The film culminates in Bilel threatening a fatwa against Amy if she publishes the story that exposes him. It’s a call to action for all jihadists everywhere to murder Amy on sight, and he identifies her easily with facts she’s inadvertently shared with him. Amy takes this as a real betrayal because she has developed very sincere emotions for him. We witness those emotions as she weeps in public at seeing what she thought was Bilel’s violent murder; after she has traveled out of the country to see him; after she completed a marriage ceremony to him on Skype. The fatwa is easily the scariest part of the film, as it would invoke the deepest paranoia in anyone, but no viewer will find it surprising. The film’s thesis is best summarized by Maya Angelou: “when people show you who they are, believe them the first time.” Lou is a nice, helpful man; Bilel is a trauma survivor turned terrorist; and Amy is a stressed, mediocre journalist who takes on more than she can handle.

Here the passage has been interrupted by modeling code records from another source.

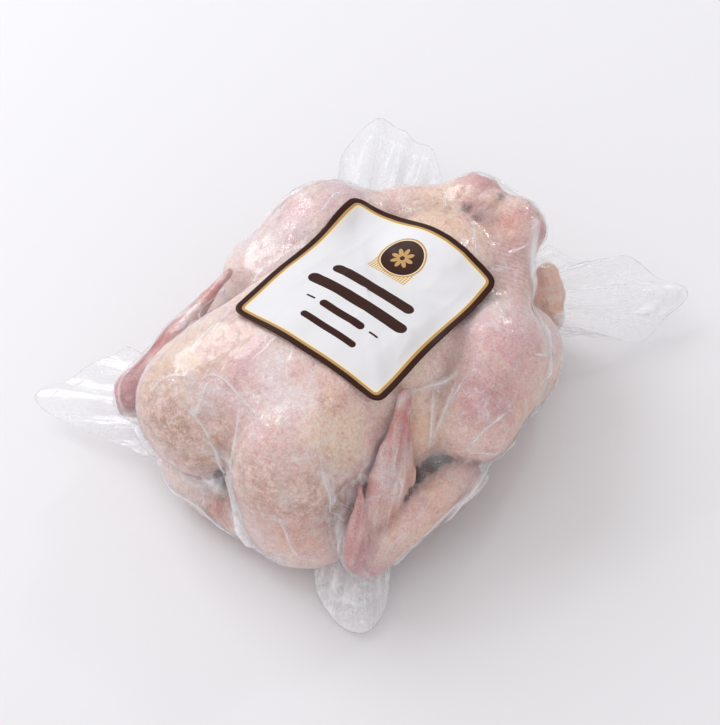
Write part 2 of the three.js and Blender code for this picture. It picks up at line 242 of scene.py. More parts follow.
RELIEF = [
    # the noise's cell and seed, its height, and how much higher it is on the bare knobs of the hocks
    (15, 1, 1.1, 0.0), (6.5, 2, 0.7, 2.6), (3.1, 3, 0.32, 1.0),
]
LOOSE_SKIN = {"cell": 9, "seed": 5, "height": 0.5}
KNOB_SPREAD = 350


def blend(a, b, width):
    """The lower of two fields, with the crease between them rounded: min(a, b) less a quarter of the width
    times the square of how close they are."""
    near = np.maximum(width - np.abs(a - b), 0) / width
    return np.minimum(a, b) - near * near * width / 4


def lobe(p, at, half, power, yaw=0.0):
    """A rounded block: |x/a|^n + |y/b|^n + |z/c|^n = 1 is its surface."""
    q = p - np.array(at, np.float32)
    c, s = math.cos(math.radians(yaw)), math.sin(math.radians(yaw))
    x, y, z = q[..., 0] * c + q[..., 1] * s, q[..., 1] * c - q[..., 0] * s, q[..., 2]
    total = np.abs(x / half[0]) ** power + np.abs(y / half[1]) ** power + np.abs(z / half[2]) ** power
    return np.sqrt((q * q).sum(-1)) * (1 - 1 / np.maximum(total ** (1 / power), 1e-3))


def limb(p, a, b, radius_a, radius_b, outward=None, flat=1.0):
    """A round limb from a to b: the distance to its axis less its radius there, which goes from one end's to
    the other's in an S. With an outward direction it is thinned that way to the share `flat`."""
    a, b = np.array(a, np.float32), np.array(b, np.float32)
    axis = b - a
    share = np.clip(((p - a) @ axis) / float(axis @ axis), 0, 1)
    q = p - (a + share[..., None] * axis)
    if outward is not None:
        side = np.array(outward, np.float32)
        side = side - axis * float(side @ axis) / float(axis @ axis)
        side /= np.linalg.norm(side)
        q = q + ((q @ side) * (1 / flat - 1))[..., None] * side
    return np.sqrt((q * q).sum(-1)) - (radius_a + (radius_b - radius_a) * share * share * (3 - 2 * share))


def chain(p, points, radii, width, outward=None, flat=1.0):
    """Round cones end to end through the points."""
    field = np.full(p.shape[:-1], 1e3, np.float32)
    for a, b, radius_a, radius_b in zip(points, points[1:], radii, radii[1:]):
        field = blend(field, limb(p, a, b, radius_a, radius_b, outward, flat), width)
    return field


def torso(p, drape):
    """Back and keel, the two halves of the breast, the neck skin, the belly and the vent, less the cleft
    where the neck was."""
    field = blend(lobe(p, **TRUNK), lobe(p, **KEEL), FLOW["keel"])
    for crop in CROPS:
        middle = (mid_x(BREAST["y"]) + crop["side"] * BREAST["apart"], BREAST["y"], BREAST["z"])
        half = (BREAST["half"][0] + (LEFT_FULLER if crop["side"] < 0 else 0), *BREAST["half"][1:])
        breast = lobe(p, middle, half, BREAST["power"], BIRD_YAW)
        crop_lobe = lobe(p, crop["at"], crop["half"], CROP_POWER, BIRD_YAW)
        field = blend(field, blend(breast, crop_lobe, FLOW["crop"]), crop["crease"] + drape / 2)
    for at, half, power, flow, draped in FLESH:
        field = blend(field, lobe(p, at, half, power), flow + draped * drape)
    return -blend(-field, lobe(p, **NECK_CLEFT), FLOW["cleft"])


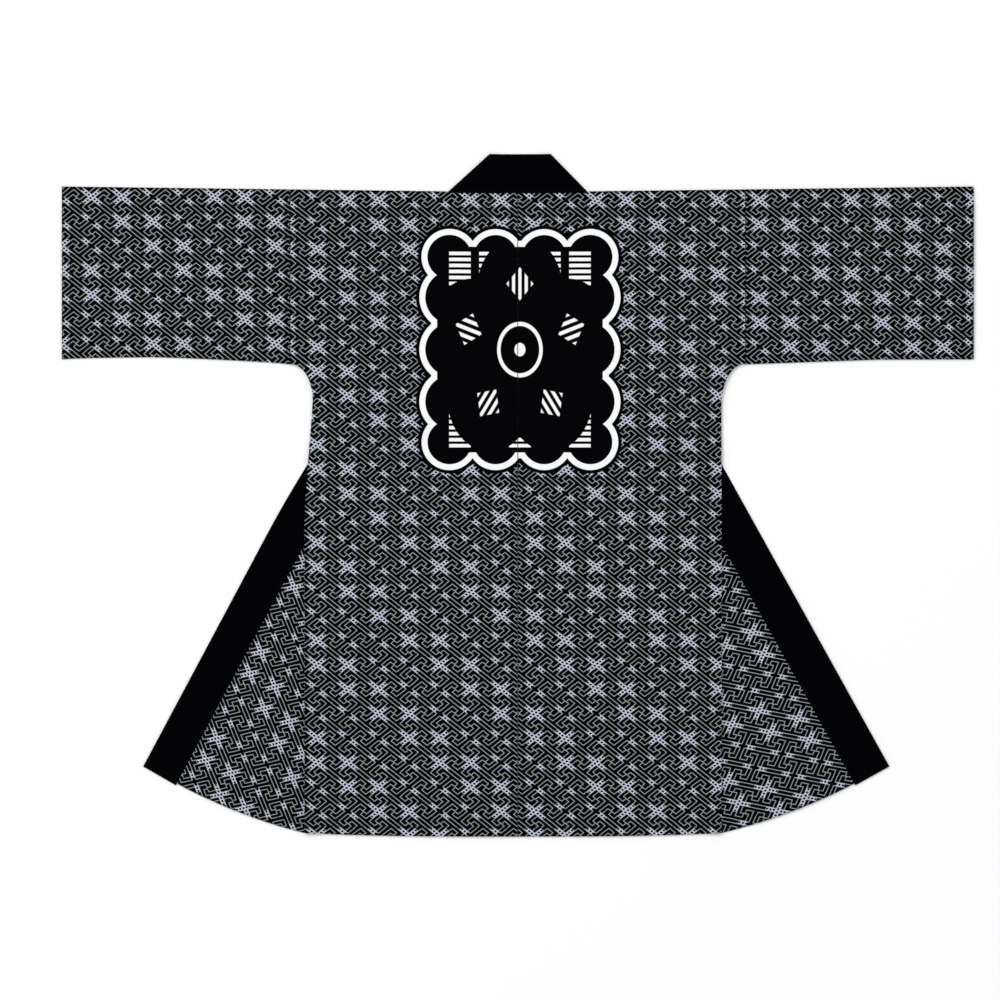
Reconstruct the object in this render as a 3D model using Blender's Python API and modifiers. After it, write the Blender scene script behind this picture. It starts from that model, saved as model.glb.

Weirdly, the postscript epigraph seems inconsistent with the message of the film, since that card talks about the real-life journalist on whom Amy is based. Her undercover work in France brought six jihadists to justice and exposed Bilel as a terrorist cell – which is great. That woman was clearly much better equipped than Amy to deal with cult-like recruitment tactics, especially since Amy just breezed right by Bilel’s profiling of her for sex slavery: he asks repeatedly if she has green eyes and if she is a virgin, as well as if she is a new convert (because new converts are “more serious about religion”). He threatens death if she lies. Even at the end, she types, “It’s the fear that is killing us,” when that’s not correct at all. What’s killing people is suicide-cult members and their recruiters. The movie understands that concept better than its protagonist.